Wie kann ich das erklären? Ok, ich komme zurück auf meine Aussage, dass alle Fiat-Währungen am Ende scheitern; das hat sich wieder und wieder bewahrheitet, trotzdem wird sich dieses Glaubenssystem erst noch dramatisch verschieben müssen. Die Kryptowährungen sind jedoch so eine Art Hinweis darauf, dass hier jemand versteht, was vor sich geht. Sie sind zudem - das gebe ich zu - der beste Ort, an dem man seit mehr als 30 Jahren aufhalten konnte. Klar, für langfristige Anlagen - nach der Art: "Halten-und-Nicht-mehr-drüber-nachdenken" - wäre das der US-Anleihemarkt gewesen, das stimmt. Aber nichts wächst über den Himmel hinaus. Naja, alle Bäume wachsen so hoch, wie sie wachsen, und dann eben nicht weiter. Dasselbe gilt auch für den Anleihemarkt.

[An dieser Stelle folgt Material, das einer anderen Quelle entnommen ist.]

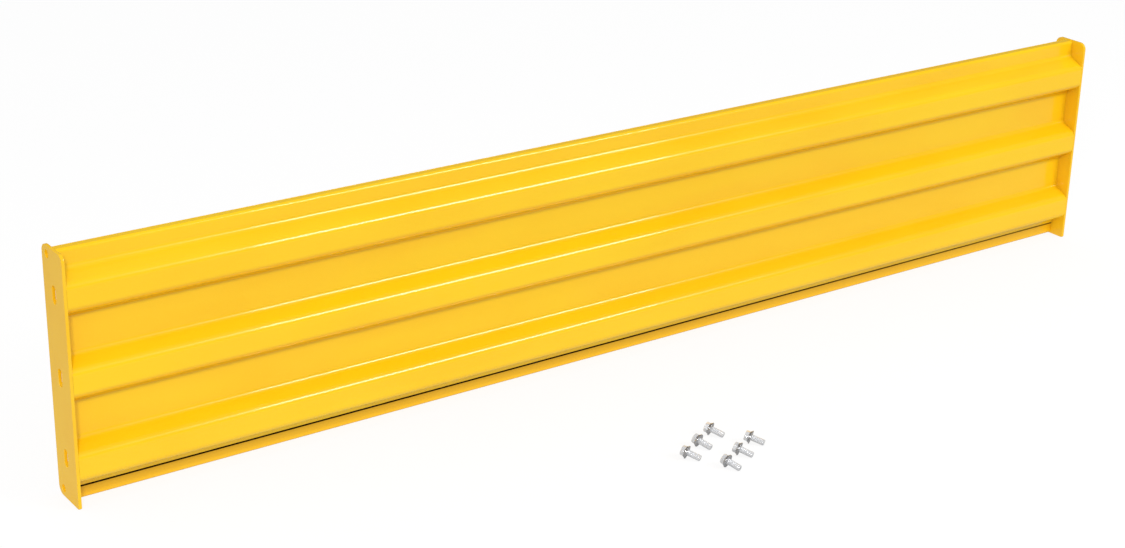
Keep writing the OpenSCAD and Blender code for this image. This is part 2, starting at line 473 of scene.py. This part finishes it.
# How much of the seam's near-black painted shade each point of the profile takes: 1 in the
# seam, and below it a share that falls off exponentially with the distance from the seam
def seamShadeAmount(walked, fromEnd, seamFrom, seamTo):
    below = np.clip(walked - seamTo, 0, 1)
    shade = sheetFinish["shade"] * np.exp(-below / sheetFinish["shadeFade"]) \
        * (walked >= seamTo) * (fromEnd > sheetFinish["shadeFromEdge"])
    return np.where((walked > seamFrom + 1e-6) & (walked < seamTo - 1e-6), 1.0, shade)


# How much browner painted shade each point of the profile takes: it grows with the normal's
# Z, which is the downward lean of the front, for the part above the bottom rib's middle,
# and it is a fixed share from the seam's bottom down
def foldShadeAmount(line, normal, walked, fromEnd, corners, seamTo):
    facing = np.clip((normal[:, 1] - sheetFinish["foldFrom"]) / sheetFinish["foldOver"], 0, 1)
    facing = facing * (fromEnd > sheetFinish["foldFromEdge"])
    lowest = corners[-4:-2, 1].mean() + rail["crestHeight"] / 2
    facing = facing * (line[:, 1] > lowest)
    return np.where(walked > seamTo - 1e-6, sheetFinish["stripFoldShade"], facing)


# The bent sheet: the middle line offset by half the thickness to either side and carried
# along X. The offset shrinks over the last stretch of each lip and at both ends, which
# rounds them, and on the front it steps in where the seam runs. The front's points carry
# two marks of painted shade: near-black in the seam, weaker towards the right, and a browner
# shade under the ribs and below the seam.
def makeSheet():
    low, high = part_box("rail_sheet")
    half = rail["sheetThickness"] / 2
    corners = sheetCorners()
    line, normal, walked, seamWalk = lineWithSeam(corners)
    seamFrom, grooveFrom, grooveTo, seamTo = seamWalk[[0, 1, 4, 7]]
    line, normal, walked = lineWithEdges(line, normal, walked)
    fromEnd = np.minimum(walked, walked[-1] - walked)
    rounding = np.clip(fromEnd / sheetFinish["edgeRound"], 0, 1)
    shrink = np.sqrt(np.clip(1 - (1 - rounding) ** 2, 0.02, 1))
    bulk = half * (1 - sheetFinish["edgeThinning"] * (1 - shrink))
    inSeam = (walked > grooveFrom + 1e-6) & (walked < grooveTo - 1e-6)
    frontBulk = bulk - rail["seamDepth"] * inSeam
    gap = sheetFinish["endGap"]
    nearEnd = np.array(sheetFinish["endPlaces"])
    inner = np.linspace(low.x + gap, high.x - gap, sheetFinish["stations"])[1:-1]
    x = np.concatenate([low.x + gap + nearEnd, inner, high.x - gap - nearEnd[::-1]])
    thin = np.array(sheetFinish["endThickness"])
    thin = np.concatenate([thin, np.ones(len(inner)), thin[::-1]])[:, None, None]
    back = line[None] + bulk[:, None] * normal * thin
    front = line[None] - frontBulk[:, None] * normal * thin
    outline = np.concatenate([back, front[:, ::-1]], 1)
    across = np.concatenate([walked, walked[::-1]])
    depth = outline[..., 0] + sheetWave(x[:, None], across[None])
    points = np.stack([np.broadcast_to(x[:, None], depth.shape), depth, outline[..., 1]], -1)
    rows, columns = points.shape[:2]
    faces = gridFaces(rows, columns, False, True)[:, ::-1].tolist()
    k = np.arange(columns // 2 - 1)
    cap = np.stack([k, k + 1, columns - 2 - k, columns - 1 - k], -1)
    faces += cap.tolist() + (cap[:, ::-1] + (rows - 1) * columns).tolist()
    piece = makePiece("rail_sheet_skin", points, faces, railPaint)
    # Painted shade: near-black in the seam and fading on the strip below it
    seamShade = seamShadeAmount(walked, fromEnd, seamFrom, seamTo)
    seamShade = np.concatenate([0 * seamShade, seamShade[::-1]])
    along = (x - low.x) / (high.x - low.x)
    lost = np.clip((along - sheetFinish["seamLossFrom"]) / sheetFinish["seamLossOver"], 0, 1)
    kept = 1 - sheetFinish["seamLoss"] * lost
    markPoints(piece, "paintedSeamShade", kept[:, None] * seamShade)
    # Painted shade: browner under the ribs and below the seam
    foldShade = foldShadeAmount(line, normal, walked, fromEnd, corners, seamTo)
    markPoints(piece, "foldShade", np.tile(np.concatenate([0 * foldShade, foldShade[::-1]]), rows))
    return piece


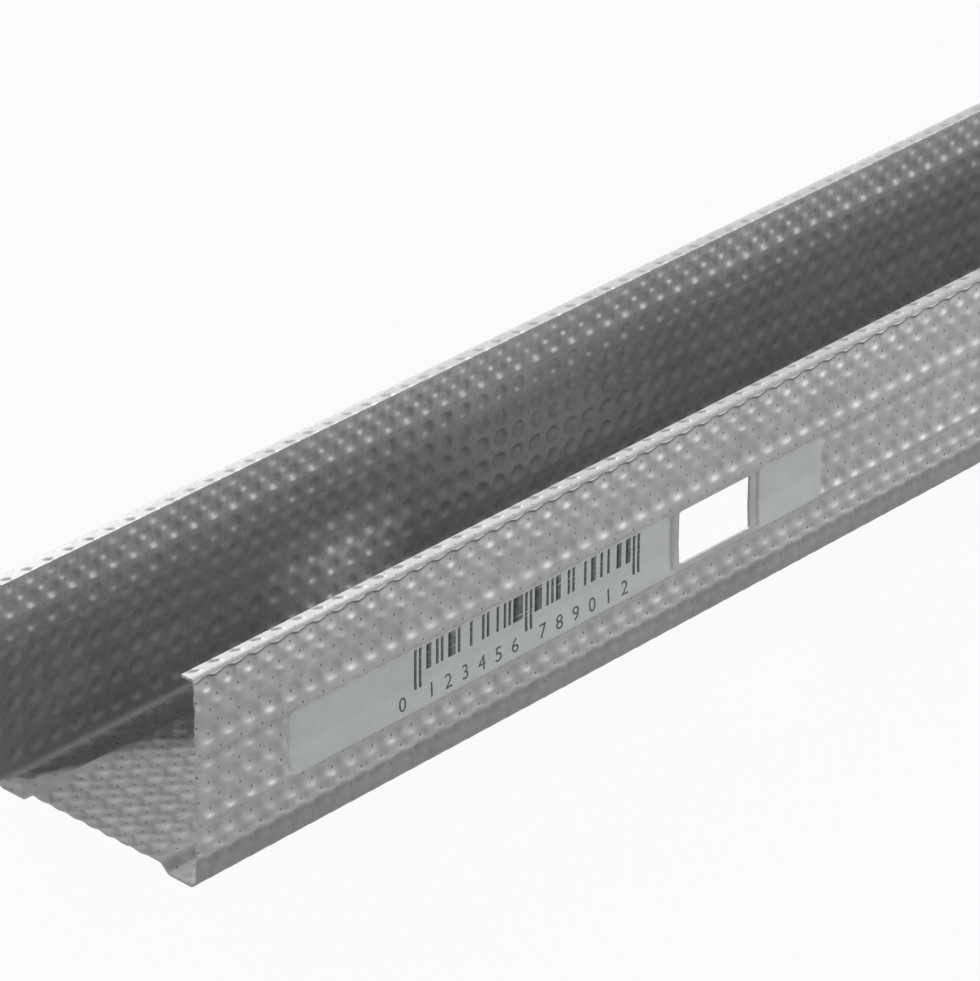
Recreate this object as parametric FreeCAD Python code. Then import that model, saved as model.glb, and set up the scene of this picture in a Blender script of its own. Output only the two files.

Es existiert also jene Schuldenbombe, über die wir in The Silver Manifesto schrieben, die darauf wartet zu explodieren. Wenn sie das tut - und das muss nicht notwendigerweise an einem einzigen Tag geschehen - dann geht sie hoch und es knallt und jeder wird das verstehen. Wahrscheinlicher ist, dass es langsam, langsam, langsam geschieht und dann ganz plötzlich.
Das bedeutet auch, dass viele schlaue Leute aus dem Dollar aussteigen werden, was wir auch schon seit Jahren beobachten können. Man kann sehen, dass viele Nationalstaaten im Grunde langsam vom Dollar Abstand nehmen, manchmal auch ziemlich schnell: China, Russland wickeln ihre Zahlungen untereinander inzwischen in ihren eigenen Währungen ab.
Es gibt ja nun viele Periphersituationen, welche den cleveren Leuten bekannt sind und auch als Möglichkeit genutzt werden - nicht nur von Einzelpersonen wie im Kryptobereich - sondern von Nationalstaaten, um der eigenen US-Dollar-Exponierung zu entkommen, oder diese eben zu verringern. Das sind Vorzeichen dessen, was irgendwann in Zukunft passieren wird.
Also, solche Dinge finden immer ein Ende. Je länger man die “Extend-and-Pretend“-Strategie fährt, um es mit Jim Sinclair zu sagen - sprich: man gibt vor, alles sei ok und die Jungs geben vor, sie könnten bis in alle Ewigkeit weitermanipulieren und das Problem aufschieben und ausweiten - desto schlimmer wird es werden, und das ist der Zustand, den wir jetzt erreicht haben.